OBJECTIVE: Quote every line from the top of the listing down to and including the line that contains "it is crimped.".

GIVEN MATERIAL:
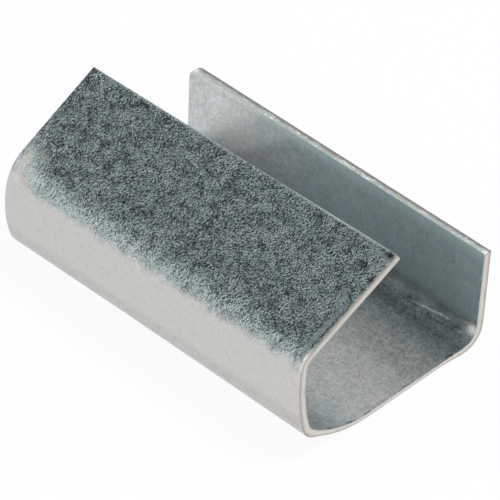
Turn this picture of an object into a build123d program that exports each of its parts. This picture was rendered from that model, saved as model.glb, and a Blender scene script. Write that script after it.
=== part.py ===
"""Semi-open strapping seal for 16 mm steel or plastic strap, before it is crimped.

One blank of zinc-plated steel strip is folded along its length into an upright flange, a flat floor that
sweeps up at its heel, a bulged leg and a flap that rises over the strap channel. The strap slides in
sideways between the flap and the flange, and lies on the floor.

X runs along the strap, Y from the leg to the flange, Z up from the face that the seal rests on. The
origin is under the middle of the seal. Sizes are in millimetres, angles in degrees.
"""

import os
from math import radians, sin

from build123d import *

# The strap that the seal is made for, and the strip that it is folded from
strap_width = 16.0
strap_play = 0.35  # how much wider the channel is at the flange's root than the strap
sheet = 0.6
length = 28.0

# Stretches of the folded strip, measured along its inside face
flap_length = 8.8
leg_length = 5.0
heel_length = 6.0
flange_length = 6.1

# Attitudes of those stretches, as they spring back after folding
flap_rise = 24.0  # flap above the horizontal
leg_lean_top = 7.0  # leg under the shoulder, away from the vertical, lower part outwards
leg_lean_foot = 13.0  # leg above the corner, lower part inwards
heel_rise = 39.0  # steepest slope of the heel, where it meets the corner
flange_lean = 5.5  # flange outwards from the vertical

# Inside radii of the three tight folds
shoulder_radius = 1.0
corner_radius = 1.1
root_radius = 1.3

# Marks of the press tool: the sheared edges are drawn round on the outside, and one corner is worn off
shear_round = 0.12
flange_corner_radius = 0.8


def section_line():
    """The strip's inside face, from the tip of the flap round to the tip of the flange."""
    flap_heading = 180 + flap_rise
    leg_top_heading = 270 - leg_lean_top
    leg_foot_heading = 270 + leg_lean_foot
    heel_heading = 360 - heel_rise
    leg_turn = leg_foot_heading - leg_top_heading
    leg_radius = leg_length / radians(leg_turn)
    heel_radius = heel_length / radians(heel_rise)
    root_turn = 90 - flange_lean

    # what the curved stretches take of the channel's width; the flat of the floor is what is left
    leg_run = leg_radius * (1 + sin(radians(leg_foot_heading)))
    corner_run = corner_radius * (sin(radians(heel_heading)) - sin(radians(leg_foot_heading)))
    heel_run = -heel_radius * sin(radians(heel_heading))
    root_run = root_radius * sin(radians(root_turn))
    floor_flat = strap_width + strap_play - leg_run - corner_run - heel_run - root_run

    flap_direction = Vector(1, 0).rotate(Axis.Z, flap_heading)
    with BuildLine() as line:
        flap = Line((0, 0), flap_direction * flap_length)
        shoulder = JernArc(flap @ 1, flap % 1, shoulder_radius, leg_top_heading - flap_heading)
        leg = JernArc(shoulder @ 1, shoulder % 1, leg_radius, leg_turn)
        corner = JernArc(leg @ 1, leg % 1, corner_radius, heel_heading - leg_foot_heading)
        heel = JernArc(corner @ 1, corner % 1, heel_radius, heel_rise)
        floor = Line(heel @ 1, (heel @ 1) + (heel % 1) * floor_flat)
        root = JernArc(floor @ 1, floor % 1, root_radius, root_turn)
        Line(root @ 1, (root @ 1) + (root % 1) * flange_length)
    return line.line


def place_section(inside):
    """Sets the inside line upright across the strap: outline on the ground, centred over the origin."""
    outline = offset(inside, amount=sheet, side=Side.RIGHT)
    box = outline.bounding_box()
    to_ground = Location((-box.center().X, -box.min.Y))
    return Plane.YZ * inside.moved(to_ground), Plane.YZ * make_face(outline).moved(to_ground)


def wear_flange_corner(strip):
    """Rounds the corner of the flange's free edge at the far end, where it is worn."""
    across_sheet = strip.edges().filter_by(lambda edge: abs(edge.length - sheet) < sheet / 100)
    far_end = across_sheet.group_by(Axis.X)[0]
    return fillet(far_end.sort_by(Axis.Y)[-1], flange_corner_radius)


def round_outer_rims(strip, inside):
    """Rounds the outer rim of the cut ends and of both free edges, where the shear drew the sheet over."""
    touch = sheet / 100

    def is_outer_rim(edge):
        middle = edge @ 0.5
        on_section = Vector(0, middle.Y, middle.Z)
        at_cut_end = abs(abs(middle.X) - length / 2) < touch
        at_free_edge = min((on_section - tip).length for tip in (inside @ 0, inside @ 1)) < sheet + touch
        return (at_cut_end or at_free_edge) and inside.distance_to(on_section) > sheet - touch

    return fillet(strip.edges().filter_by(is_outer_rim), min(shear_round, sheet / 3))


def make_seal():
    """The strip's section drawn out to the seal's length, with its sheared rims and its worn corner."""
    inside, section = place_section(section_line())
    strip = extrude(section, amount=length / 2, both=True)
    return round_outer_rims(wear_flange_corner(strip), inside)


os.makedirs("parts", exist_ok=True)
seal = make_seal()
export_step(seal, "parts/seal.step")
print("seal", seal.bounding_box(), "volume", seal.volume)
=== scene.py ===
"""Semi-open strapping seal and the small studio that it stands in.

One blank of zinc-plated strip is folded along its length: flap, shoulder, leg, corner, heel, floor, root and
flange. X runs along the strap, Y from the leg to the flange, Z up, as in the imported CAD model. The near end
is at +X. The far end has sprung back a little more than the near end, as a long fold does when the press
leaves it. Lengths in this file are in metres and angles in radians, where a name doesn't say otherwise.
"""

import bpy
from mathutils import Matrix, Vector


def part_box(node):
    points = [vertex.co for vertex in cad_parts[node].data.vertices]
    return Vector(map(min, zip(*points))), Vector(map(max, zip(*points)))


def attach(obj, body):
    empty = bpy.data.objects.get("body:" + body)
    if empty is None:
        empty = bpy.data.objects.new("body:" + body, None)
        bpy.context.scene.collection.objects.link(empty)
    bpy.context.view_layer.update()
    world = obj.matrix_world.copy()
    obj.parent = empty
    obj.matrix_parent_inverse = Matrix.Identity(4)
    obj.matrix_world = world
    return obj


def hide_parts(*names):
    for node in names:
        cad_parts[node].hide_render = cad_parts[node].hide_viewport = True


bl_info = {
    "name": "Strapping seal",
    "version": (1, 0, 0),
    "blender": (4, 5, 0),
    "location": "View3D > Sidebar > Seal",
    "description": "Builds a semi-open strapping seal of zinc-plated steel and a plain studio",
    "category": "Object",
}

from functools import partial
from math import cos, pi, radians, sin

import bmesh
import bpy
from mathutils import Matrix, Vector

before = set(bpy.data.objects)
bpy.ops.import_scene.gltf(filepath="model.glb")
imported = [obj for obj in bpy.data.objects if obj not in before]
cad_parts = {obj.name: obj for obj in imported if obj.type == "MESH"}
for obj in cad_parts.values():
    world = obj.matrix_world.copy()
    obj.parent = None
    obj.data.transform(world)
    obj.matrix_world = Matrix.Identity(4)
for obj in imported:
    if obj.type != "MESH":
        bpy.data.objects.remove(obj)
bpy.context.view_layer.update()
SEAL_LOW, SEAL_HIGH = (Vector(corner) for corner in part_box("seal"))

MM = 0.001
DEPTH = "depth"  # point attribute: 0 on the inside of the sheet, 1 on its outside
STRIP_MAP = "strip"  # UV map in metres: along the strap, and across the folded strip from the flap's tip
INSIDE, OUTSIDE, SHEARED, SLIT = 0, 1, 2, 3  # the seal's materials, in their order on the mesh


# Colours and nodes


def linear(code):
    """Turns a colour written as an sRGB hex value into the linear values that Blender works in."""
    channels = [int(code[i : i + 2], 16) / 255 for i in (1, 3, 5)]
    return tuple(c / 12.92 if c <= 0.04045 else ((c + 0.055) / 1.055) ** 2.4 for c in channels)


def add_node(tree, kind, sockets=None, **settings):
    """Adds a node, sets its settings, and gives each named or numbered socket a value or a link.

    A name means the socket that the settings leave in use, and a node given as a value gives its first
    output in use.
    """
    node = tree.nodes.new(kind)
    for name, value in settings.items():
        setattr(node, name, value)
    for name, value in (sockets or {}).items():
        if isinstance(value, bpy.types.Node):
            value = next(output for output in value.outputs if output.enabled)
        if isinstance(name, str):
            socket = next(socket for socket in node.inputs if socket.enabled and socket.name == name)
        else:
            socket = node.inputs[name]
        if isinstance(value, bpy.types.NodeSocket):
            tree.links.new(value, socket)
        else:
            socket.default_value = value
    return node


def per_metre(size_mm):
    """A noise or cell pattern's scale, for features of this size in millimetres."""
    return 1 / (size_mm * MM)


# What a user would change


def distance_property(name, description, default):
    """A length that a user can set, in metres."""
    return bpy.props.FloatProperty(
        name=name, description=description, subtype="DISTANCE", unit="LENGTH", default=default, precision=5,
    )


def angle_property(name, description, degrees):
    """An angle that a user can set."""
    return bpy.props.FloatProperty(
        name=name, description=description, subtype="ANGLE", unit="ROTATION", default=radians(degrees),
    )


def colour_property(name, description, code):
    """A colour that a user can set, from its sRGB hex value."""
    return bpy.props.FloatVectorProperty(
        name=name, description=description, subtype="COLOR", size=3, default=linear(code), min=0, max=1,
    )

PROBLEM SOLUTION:
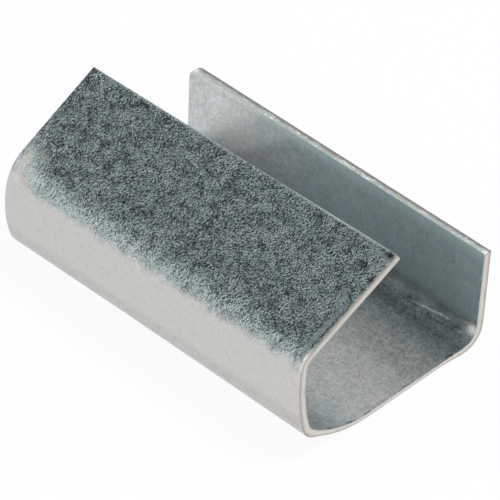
Turn this picture of an object into a build123d program that exports each of its parts. This picture was rendered from that model, saved as model.glb, and a Blender scene script. Write that script after it.
=== part.py ===
"""Semi-open strapping seal for 16 mm steel or plastic strap, before it is crimped.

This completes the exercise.